:: Problem description ::
Count every line that holds the string "names", then give that number alone.

:: Data ::
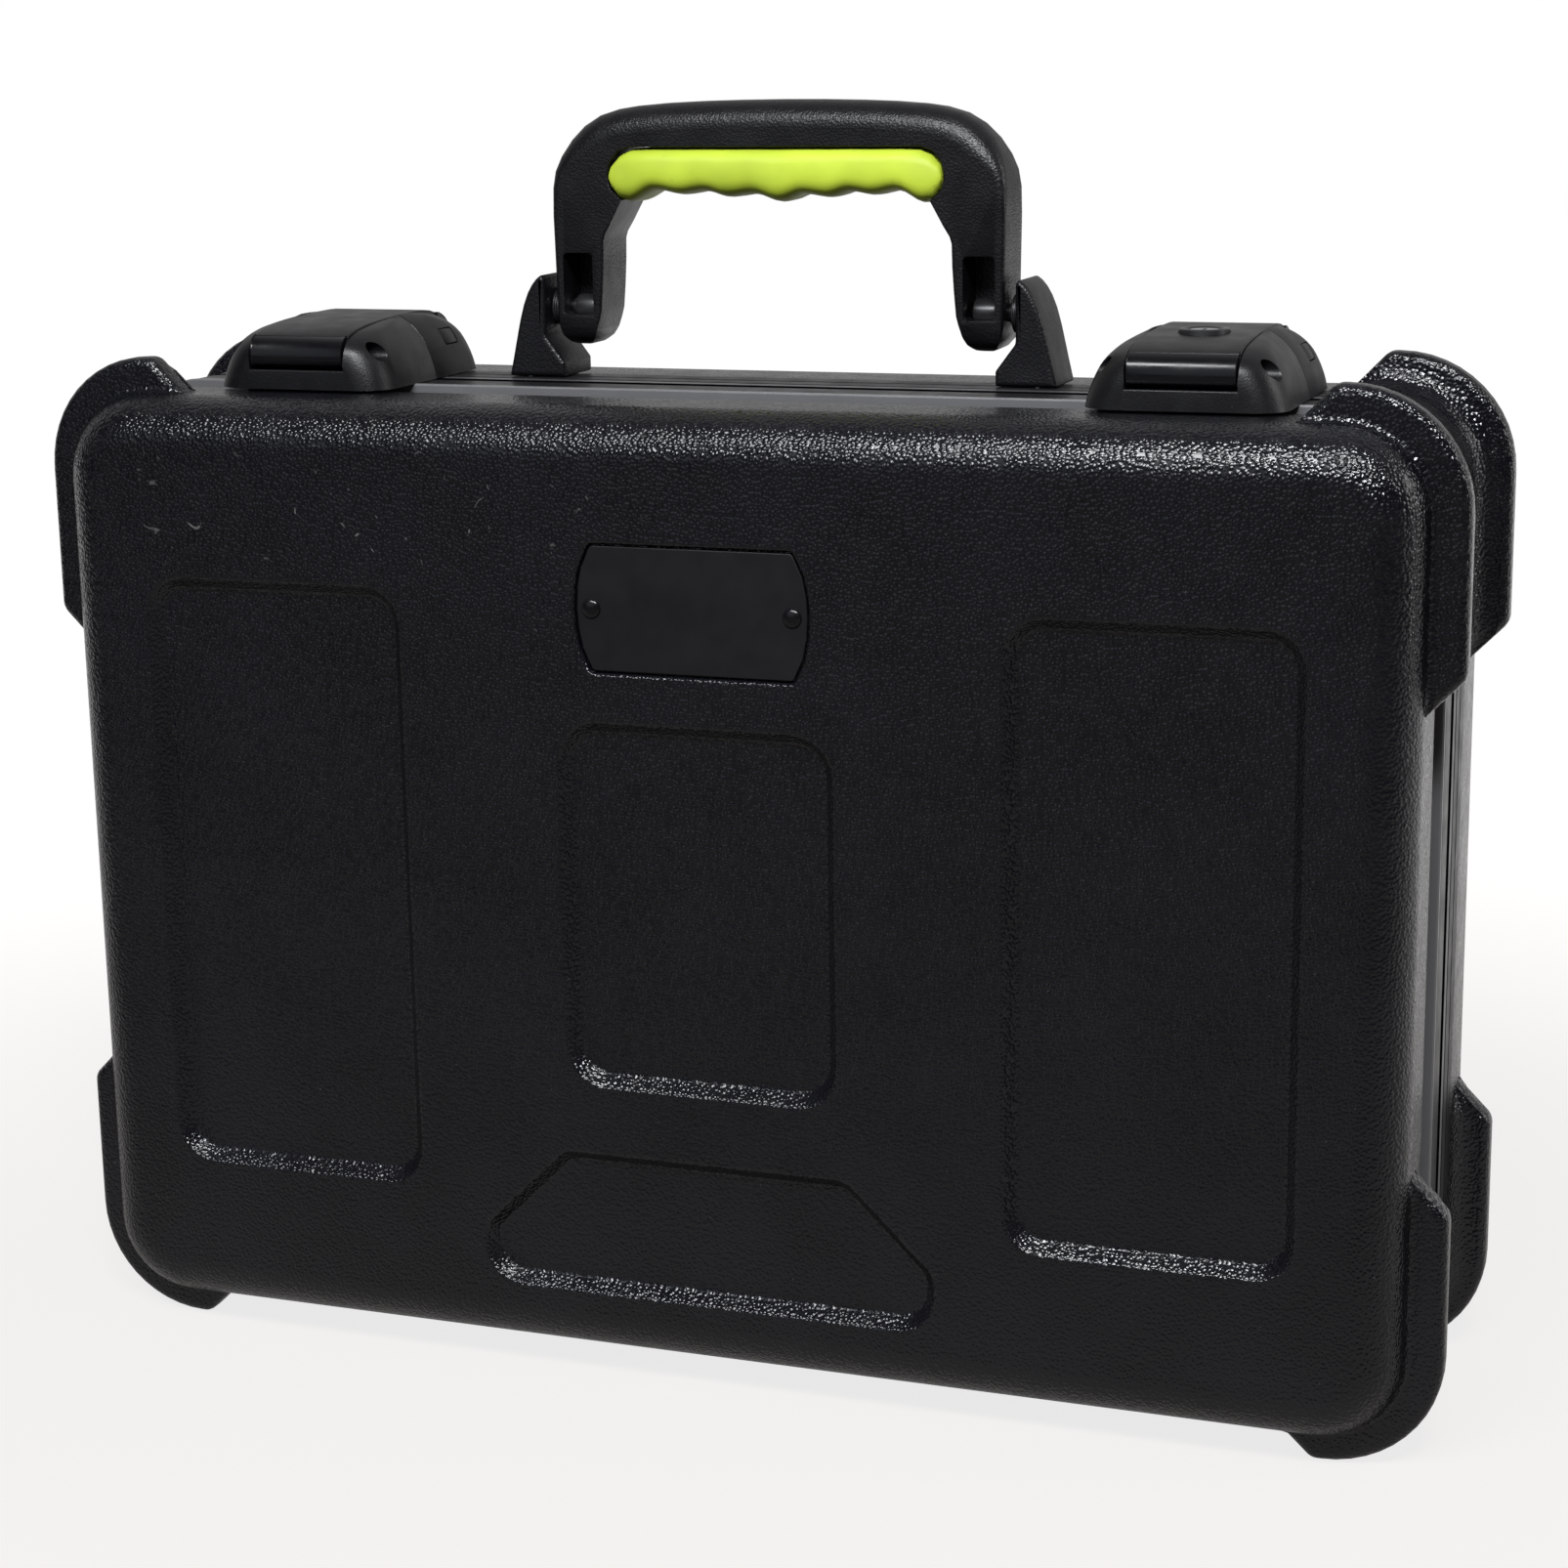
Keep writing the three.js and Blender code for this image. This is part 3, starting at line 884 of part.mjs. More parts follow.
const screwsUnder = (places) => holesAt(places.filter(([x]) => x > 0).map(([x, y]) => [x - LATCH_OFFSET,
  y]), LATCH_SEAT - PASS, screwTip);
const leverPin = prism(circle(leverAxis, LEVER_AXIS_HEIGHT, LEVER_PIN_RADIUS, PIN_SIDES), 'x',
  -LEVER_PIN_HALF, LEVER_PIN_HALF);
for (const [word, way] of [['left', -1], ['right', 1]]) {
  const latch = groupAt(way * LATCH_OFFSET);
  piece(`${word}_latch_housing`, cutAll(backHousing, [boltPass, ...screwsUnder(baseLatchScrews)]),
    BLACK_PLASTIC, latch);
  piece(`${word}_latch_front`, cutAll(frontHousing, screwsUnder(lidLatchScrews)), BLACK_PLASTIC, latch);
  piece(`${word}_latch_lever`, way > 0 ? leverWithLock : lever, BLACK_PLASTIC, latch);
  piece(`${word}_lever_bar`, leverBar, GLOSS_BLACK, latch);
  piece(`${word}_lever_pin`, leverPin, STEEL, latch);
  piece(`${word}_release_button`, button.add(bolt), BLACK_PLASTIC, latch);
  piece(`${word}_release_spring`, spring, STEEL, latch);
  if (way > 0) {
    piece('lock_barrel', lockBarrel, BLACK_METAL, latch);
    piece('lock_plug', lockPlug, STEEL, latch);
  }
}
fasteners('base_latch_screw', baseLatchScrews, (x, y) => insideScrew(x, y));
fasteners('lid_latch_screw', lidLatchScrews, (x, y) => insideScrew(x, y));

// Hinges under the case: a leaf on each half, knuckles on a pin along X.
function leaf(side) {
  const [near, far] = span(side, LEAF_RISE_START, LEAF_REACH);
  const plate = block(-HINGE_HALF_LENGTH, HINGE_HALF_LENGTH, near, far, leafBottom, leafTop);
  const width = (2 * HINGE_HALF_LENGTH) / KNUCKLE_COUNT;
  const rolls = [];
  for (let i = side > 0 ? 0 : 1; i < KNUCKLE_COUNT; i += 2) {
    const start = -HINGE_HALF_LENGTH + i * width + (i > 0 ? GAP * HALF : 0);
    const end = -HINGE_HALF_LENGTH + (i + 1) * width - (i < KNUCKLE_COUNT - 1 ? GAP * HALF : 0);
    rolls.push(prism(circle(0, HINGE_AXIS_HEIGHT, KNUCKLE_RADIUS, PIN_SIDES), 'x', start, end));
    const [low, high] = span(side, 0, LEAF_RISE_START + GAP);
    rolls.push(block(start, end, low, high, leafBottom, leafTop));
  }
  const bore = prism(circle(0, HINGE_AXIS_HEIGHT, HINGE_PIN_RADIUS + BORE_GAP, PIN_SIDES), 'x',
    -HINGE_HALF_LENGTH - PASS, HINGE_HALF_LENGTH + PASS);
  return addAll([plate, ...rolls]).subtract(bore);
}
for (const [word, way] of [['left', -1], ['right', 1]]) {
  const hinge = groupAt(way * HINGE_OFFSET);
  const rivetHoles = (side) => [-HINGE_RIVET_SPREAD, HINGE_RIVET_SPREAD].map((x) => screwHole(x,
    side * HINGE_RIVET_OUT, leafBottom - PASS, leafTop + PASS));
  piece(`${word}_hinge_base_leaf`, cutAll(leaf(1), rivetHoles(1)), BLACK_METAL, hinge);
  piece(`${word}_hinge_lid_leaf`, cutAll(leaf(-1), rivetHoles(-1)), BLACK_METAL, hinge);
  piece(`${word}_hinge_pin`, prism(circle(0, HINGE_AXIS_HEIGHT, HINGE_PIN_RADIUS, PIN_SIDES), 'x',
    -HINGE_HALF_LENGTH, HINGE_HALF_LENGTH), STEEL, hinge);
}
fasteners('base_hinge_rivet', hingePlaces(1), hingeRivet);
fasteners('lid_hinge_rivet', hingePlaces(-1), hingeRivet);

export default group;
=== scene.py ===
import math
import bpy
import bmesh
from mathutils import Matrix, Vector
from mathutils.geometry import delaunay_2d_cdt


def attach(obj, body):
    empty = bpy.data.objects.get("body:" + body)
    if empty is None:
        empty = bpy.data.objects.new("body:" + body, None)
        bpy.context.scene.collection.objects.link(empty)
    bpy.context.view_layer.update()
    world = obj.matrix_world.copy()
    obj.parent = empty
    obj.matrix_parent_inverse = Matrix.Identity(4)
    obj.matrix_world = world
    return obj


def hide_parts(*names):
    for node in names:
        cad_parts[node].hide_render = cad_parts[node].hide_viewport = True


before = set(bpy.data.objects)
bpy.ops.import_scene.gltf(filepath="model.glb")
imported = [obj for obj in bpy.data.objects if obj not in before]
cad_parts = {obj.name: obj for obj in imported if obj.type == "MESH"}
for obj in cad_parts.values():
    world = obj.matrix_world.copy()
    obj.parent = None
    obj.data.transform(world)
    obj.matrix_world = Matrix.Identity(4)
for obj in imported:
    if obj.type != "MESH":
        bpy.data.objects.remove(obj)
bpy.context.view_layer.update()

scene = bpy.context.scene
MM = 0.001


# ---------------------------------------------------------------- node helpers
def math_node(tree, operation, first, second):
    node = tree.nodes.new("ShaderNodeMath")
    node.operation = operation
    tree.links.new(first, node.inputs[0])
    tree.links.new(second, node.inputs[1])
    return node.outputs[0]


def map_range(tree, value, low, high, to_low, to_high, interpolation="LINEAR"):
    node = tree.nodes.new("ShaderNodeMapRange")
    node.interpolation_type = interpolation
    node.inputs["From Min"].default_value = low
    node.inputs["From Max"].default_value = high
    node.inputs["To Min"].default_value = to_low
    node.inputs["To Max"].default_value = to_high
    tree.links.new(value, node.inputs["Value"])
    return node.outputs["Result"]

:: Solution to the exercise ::
2